Modern life takes so much energy. There is all the time spent doing the work that brings in the money to operate the home, then the buying and maintenance of the things that fill the home, the care of the garden, the house interior and exterior, the pets, children, the paperwork, bills and all the rest. We are meant to know how to do it all and keep it all moving. Truly, we have been enslaved by a system that requires us to spend so much of our energy simply to exist. Once you step out of it a bit, the lies that we have been fed about what constitutes a successful life, begin to show themselves. There has to be a better way.

The birds sitting high up on their nests (on the middle tree, far in the distance) know a better way. They are at one with their environment and one another.

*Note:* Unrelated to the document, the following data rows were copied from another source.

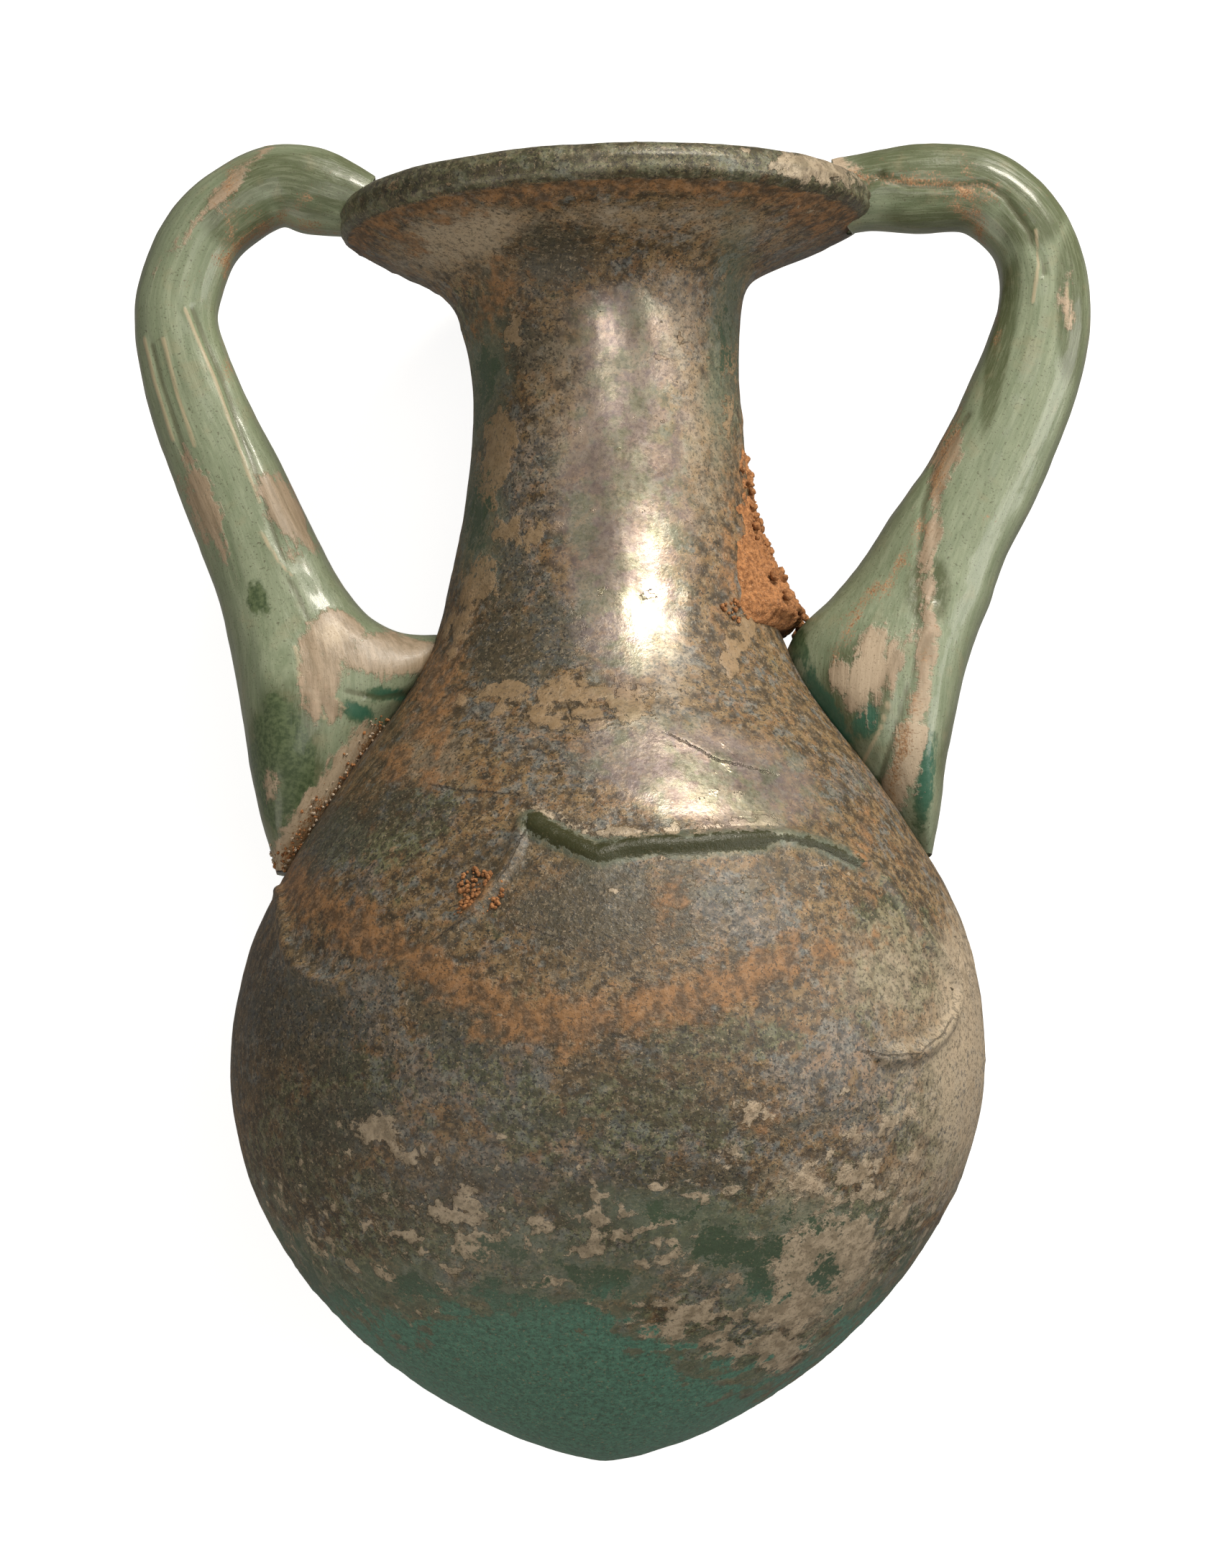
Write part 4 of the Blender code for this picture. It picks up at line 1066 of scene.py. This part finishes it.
def handle_path(stations, reach, foot_drop):
    """The spine of a handle and its sizes, as fine steps from the rim to the tail."""
    top = Vector((RIM_RADIUS, HEIGHT - RIM_HEIGHT / 2))
    foot_height = SHOULDER_HEIGHT - foot_drop
    tail = Vector((outer_radius(foot_height), foot_height))
    full_stand = reach - blend(top.x, tail.x, FULLEST_DOWN)
    rows = [(number, *row) for number, row in enumerate(stations)]
    count = (len(rows) - 1) * HANDLE_STEPS
    path = []
    for step in range(count + 1):
        down, out, *sizes = curve_value(rows, step / HANDLE_STEPS)
        base = top.lerp(tail, down)
        sizes = [size * HANDLE_HALF_WIDTH for size in sizes]
        path.append((Vector((base.x + out * full_stand, base.y)), sizes))
    for _ in range(2):
        spines = [spine for spine, _ in path]
        for index in range(SPINE_EASE, count + 1 - SPINE_EASE):
            near = spines[index - SPINE_EASE:index + SPINE_EASE + 1]
            path[index] = (sum(near, Vector((0.0, 0.0))) / len(near), path[index][1])
    return path


def handle_groove(angle, along, side):
    """How deep the drawn streaks go round a handle: -1 on a crest to 1 in a groove."""
    ring = Vector((math.cos(angle) * 1.7, math.sin(angle) * 1.7, along * 1.1 + side * 7))
    fine = Vector((math.cos(angle) * 5.0, math.sin(angle) * 5.0, along * 1.6 + side * 3))
    rib = math.cos(6 * angle + 0.6 * math.sin(along * 2.0))
    return 0.45 * rib + 1.1 * noise.noise(ring) + 0.7 * noise.noise(fine)


def swept_handle(name, side, stations, reach, foot_drop):
    """A handle's fine mesh; what would stand inside the vessel is held in its wall."""
    path = handle_path(stations, reach, foot_drop)
    shape = bmesh.new()
    streaks = shape.verts.layers.float.new("streak")
    lay = shape.verts.layers.float_vector.new("lay")
    ring = bmesh.ops.create_circle(shape, segments=HANDLE_SIDES, radius=1.0)["verts"]
    first = list(ring)
    length = 0.0
    for index, (spine, (outer_half, inner_half, half_depth)) in enumerate(path):
        before = path[max(index - 1, 0)][0]
        far_before = path[max(index - HANDLE_TURNING, 0)][0]
        far_after = path[min(index + HANDLE_TURNING, len(path) - 1)][0]
        along = (far_after - far_before).normalized()
        outward = Vector((-along.y, along.x))
        length += (spine - before).length
        if index:
            ring = next_row(shape, ring, closed=True)
        for number, vert in enumerate(ring):
            angle = math.tau * number / HANDLE_SIDES
            inward = max(-math.cos(angle), 0.0)
            depth = handle_groove(angle, length / 0.012, side)
            fade = min(1.0, outer_half / HANDLE_HALF_WIDTH)
            half = outer_half if math.cos(angle) > 0 else inner_half
            across = outward * boxy(math.cos(angle)) * half
            thick = boxy(math.sin(angle)) * half_depth
            place = Vector((side * (spine.x + across.x), spine.y + across.y, thick))
            if side < 0:
                web = inward * math.exp(-((place.x + LEFT_WEB_FROM_AXIS) / LEFT_WEB_HALF) ** 2)
                place += Vector((web * LEFT_WEB_REACH, web * LEFT_WEB, 0.0))
            radius = math.hypot(place.x, place.z)
            least = outer_radius(min(max(place.y, 0.0), HEIGHT)) - HELD_DEPTH
            if radius < least and place.y < FOLD_HEIGHT:
                place.x *= least / radius
                place.z *= least / radius
            vert.co = LAID @ place
            vert[streaks] = depth * fade
            vert[lay] = Vector((math.cos(angle) * half, math.sin(angle) * half_depth, length))
    for _ in range(HANDLE_SMOOTHINGS):
        bmesh.ops.smooth_vert(shape, verts=shape.verts, factor=0.5, use_axis_x=True,
                              use_axis_y=True, use_axis_z=True)
    shape.faces.new(first)
    shape.faces.new(ring)
    bmesh.ops.recalc_face_normals(shape, faces=shape.faces)
    return finished_mesh(name, shape)


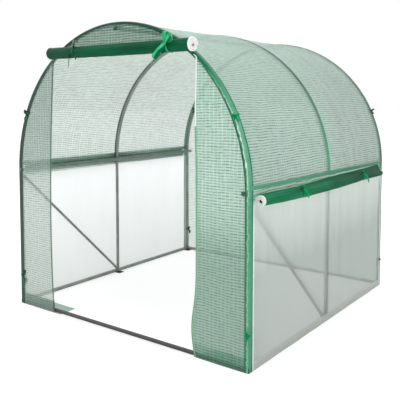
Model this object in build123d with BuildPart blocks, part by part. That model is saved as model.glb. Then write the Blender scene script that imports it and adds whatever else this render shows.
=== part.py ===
"""Walk-in polytunnel greenhouse: three steel hoops under a woven mesh cover with rolled sides and door.

Sizes are in millimetres. X runs across the tunnel, Y from the door end to the rear end, Z up from the
ground. The origin is on the ground, in the middle of the overall depth with the rolled door.
"""
import os
from math import cos, degrees, radians, sin

from build123d import *

# ---- Driving dimensions ------------------------------------------------------------------------
tunnel_width = 2000.0        # over the mesh cover
tunnel_length = 2000.0       # front hoop to rear hoop, tube centre to tube centre
shoulder_height = 1000.0     # ground to the level where the posts turn into the arch

tube_diameter = 25.0         # across the flats
tube_wall = 1.0
tube_sides = 8               # flats round a tube, in place of a true circle
brace_diameter = 19.0
brace_wall = 1.0
spigot_length = 45.0         # reduced end of one tube inside the next
spigot_neck = 5.0            # length over which a tube end is drawn down
spigot_clearance = 0.3
butt_gap = 0.3               # between the ends of two joined pieces
tube_touch_gap = 0.3         # between a rail and the hoop that it lies against
post_joint_drop = 140.0      # from the shoulder down to where the arch slips over the post
rail_joint_offset = 60.0     # from the middle hoop to the joint of a long rail

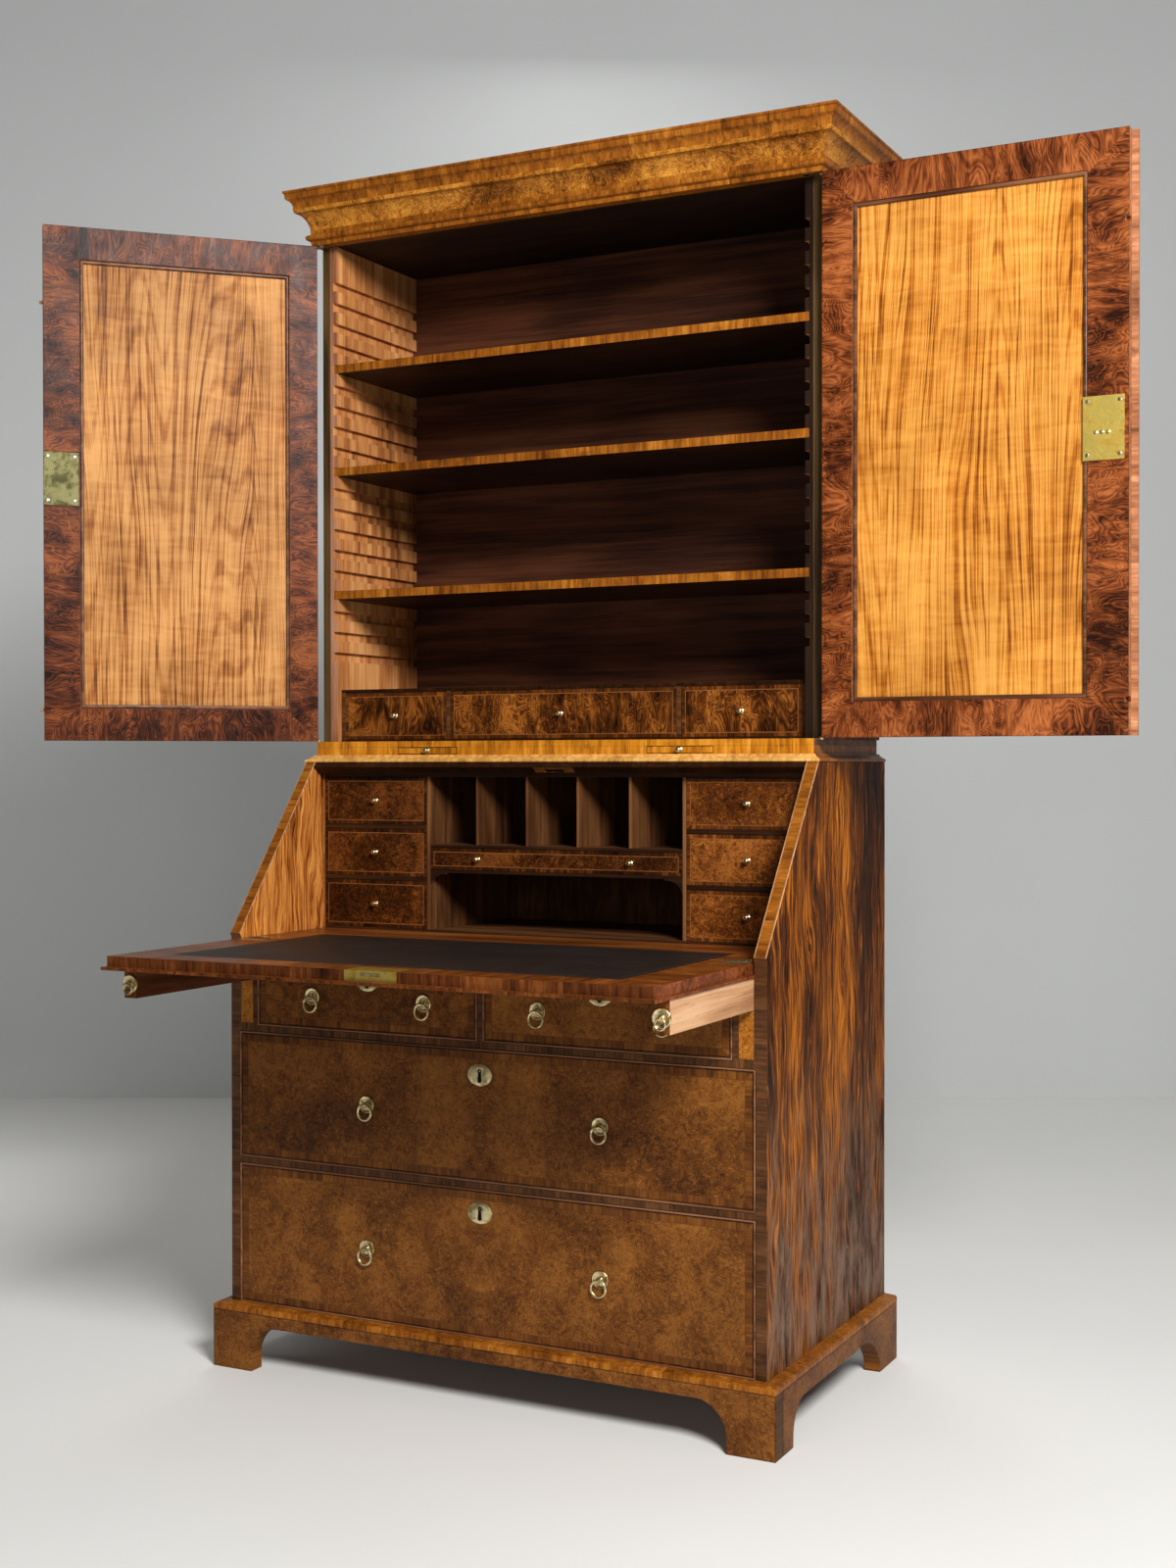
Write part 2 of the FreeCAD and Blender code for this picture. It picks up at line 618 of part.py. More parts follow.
def drawer_rails():
    """Dustboards, rail, divider and the loper channels' cheeks, panels and runners."""
    across = (-INNER_CASE, INNER_CASE)
    deep = (0, BACK_FACE)
    channel = (CHEEK_OUTER, INNER_CASE)
    rails = [
        block(across, deep, (Z_LOW_TOP, Z_HIGH)),
        block(across, deep, (Z_HIGH_TOP, Z_SHORT)),
        block((-DRAWER_DIVIDER / 2, DRAWER_DIVIDER / 2), deep, (Z_SHORT, Z_SHORT_TOP)),
        block((-CHEEK_INNER, CHEEK_INNER), (0, TOP_RAIL_DEPTH), (Z_SHORT_TOP, Z_RAIL_TOP)),
    ]
    rails += with_mirror(block((CHEEK_INNER, CHEEK_OUTER), deep, (Z_SHORT, Z_RAIL_TOP)))
    rails += with_mirror(block(channel, (0, LOPER_PANEL_DEPTH), (Z_SHORT, Z_LOPER_BED)))
    rails += with_mirror(block(channel, (LOPER_PANEL_DEPTH, BACK_FACE),
                               (Z_LOPER_BED - LOPER_RUNNER_HEIGHT, Z_LOPER_BED)))
    save("drawer_rails", rails)


# Lopers and main drawers

def lopers():
    centre = (LOPER_INNER + LOPER_OUTER) / 2
    eye = Z_RAIL_TOP - LOPER_RING_DROP
    bar = block((LOPER_INNER, LOPER_OUTER), (-LOPER_TRAVEL, LOPER_LENGTH - LOPER_TRAVEL),
                (Z_LOPER, Z_RAIL_TOP))
    solids = [bar, loper_mount(centre, -LOPER_TRAVEL, eye)]
    ring = loper_ring(centre, -LOPER_TRAVEL, eye)
    save("loper_right", solids)
    save("loper_left", [mirrored(solid) for solid in solids])
    save("loper_ring_right", [ring])
    save("loper_ring_left", [mirrored(ring)])


def main_drawer(name, x, z, ring_places, ring_drop, key_x, key_drop):
    solids = drawer(x, z, 0, MAIN_DRAWER_DEPTH, MAIN_BOARDS, MAIN_SIDE_GAP, MAIN_TOP_GAP)
    solids += [pull_mount(place, 0, z[1] - ring_drop) for place in ring_places]
    solids.append(escutcheon(key_x, 0, z[1] - key_drop))
    save(name, solids)
    save(name + "_rings", [pull_ring(place, 0, z[1] - ring_drop) for place in ring_places])


def main_drawers():
    across = (-INNER_CASE, INNER_CASE)
    pair = (-LONG_RING_SPACING / 2, LONG_RING_SPACING / 2)
    main_drawer("long_drawer_lower", across, (Z_LOW, Z_LOW_TOP), pair,
                LOW_RING_DROP, 0, LOW_KEYHOLE_DROP)
    main_drawer("long_drawer_upper", across, (Z_HIGH, Z_HIGH_TOP), pair,
                HIGH_RING_DROP, 0, HIGH_KEYHOLE_DROP)
    near = SHORT_RING_CENTRE - SHORT_RING_SPACING / 2
    far = SHORT_RING_CENTRE + SHORT_RING_SPACING / 2
    height = (Z_SHORT, Z_SHORT_TOP)
    main_drawer("short_drawer_right", (DRAWER_DIVIDER / 2, CHEEK_INNER), height, (near, far),
                SHORT_RING_DROP, SHORT_RING_CENTRE, SHORT_KEYHOLE_DROP)
    main_drawer("short_drawer_left", (-CHEEK_INNER, -DRAWER_DIVIDER / 2), height, (-far, -near),
                SHORT_RING_DROP, -SHORT_RING_CENTRE, SHORT_KEYHOLE_DROP)


# Fall with its lock and hinges

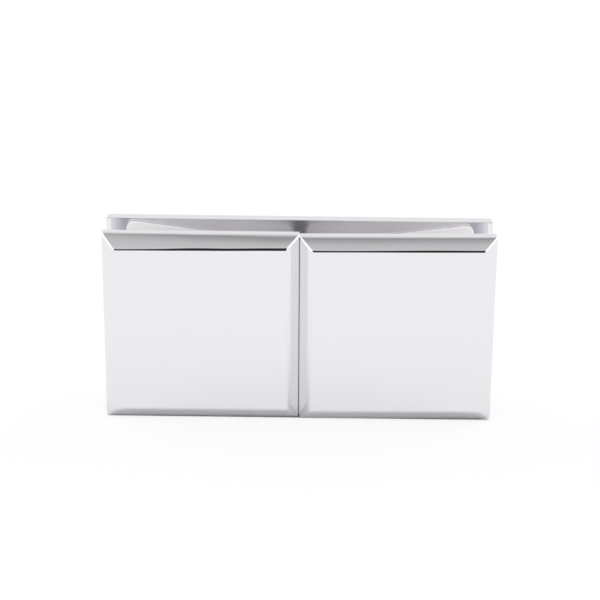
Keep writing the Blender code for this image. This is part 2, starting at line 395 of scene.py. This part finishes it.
def cut_stations(slab, straight):
    """Cuts the slab across at even steps, so that its long ridges can bend."""
    steps = round(straight / STATION_STEP)
    edit(slab)
    for i in range(1, steps):
        bpy.ops.mesh.select_all(action="SELECT")
        x = straight * (i / steps - 0.5)
        bpy.ops.mesh.bisect(plane_co=(x, 0, 0), plane_no=(1, 0, 0))
    leave_edit()


def along(x, width, ends):
    """A value that runs evenly from one end of the slab to the other."""
    return ends[0] + (ends[1] - ends[0]) * (x / width + 0.5)


def extra_round(x, spots):
    return sum(more * math.exp(-(((x - middle) / reach) ** 2)) for middle, reach, more in spots)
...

The new earth that we are stepping into will be one where we have so much less. And yet we will find that we have so much more. More time to enjoy one another, more freedom to create, more sharing and more space in our heads. Spring is here and inviting us to shed our winter coats and expose ourselves to the sunlight. Therein lies the metaphor for embracing this new light. Shed all that you can; possessions, habits, thoughts, emotions. All that no longer serves who you are becoming. Expose your hearts and throw your arms wide to the sunlight that is streaming in. It is the light of our Mother/Father God wanting to fill us with love. Let us make room for this love and transform ourselves and our earth. Oh, the beauty that awaits takes my breath away!


Spring Expansion

A new day, a new dawn. We have truly stepped into a new world. The clarity is flowing in and will continue to open us all to our higher truths. Peace is beginning to permeate the planet from deep inside our mother’s heart. It is asking us all to find peace in our lives on many levels. I had a phone call from someone who was once a friend. As I have shifted my vibration over the years, many friends have dropped away and new ones have come into my world. This used to be emotional for me. I had this feeling that I had to hang on to everyone that I loved. The parting was wrenching for me. I have learned over the years to flow with life more and understand the cycle of beginnings and endings. All is in divine order. It is the way of the universe. Nature offers us such a gift if we take the time to look. Her constant cycle of growth and decay is a schoolroom for us to study in. She does not try to hang onto her leaves when autumn comes, this butterfly did not decide that change was too scary so let’s stay in the chrysalis. No, she expanded her wings, fragile as they were, into the light of the new day.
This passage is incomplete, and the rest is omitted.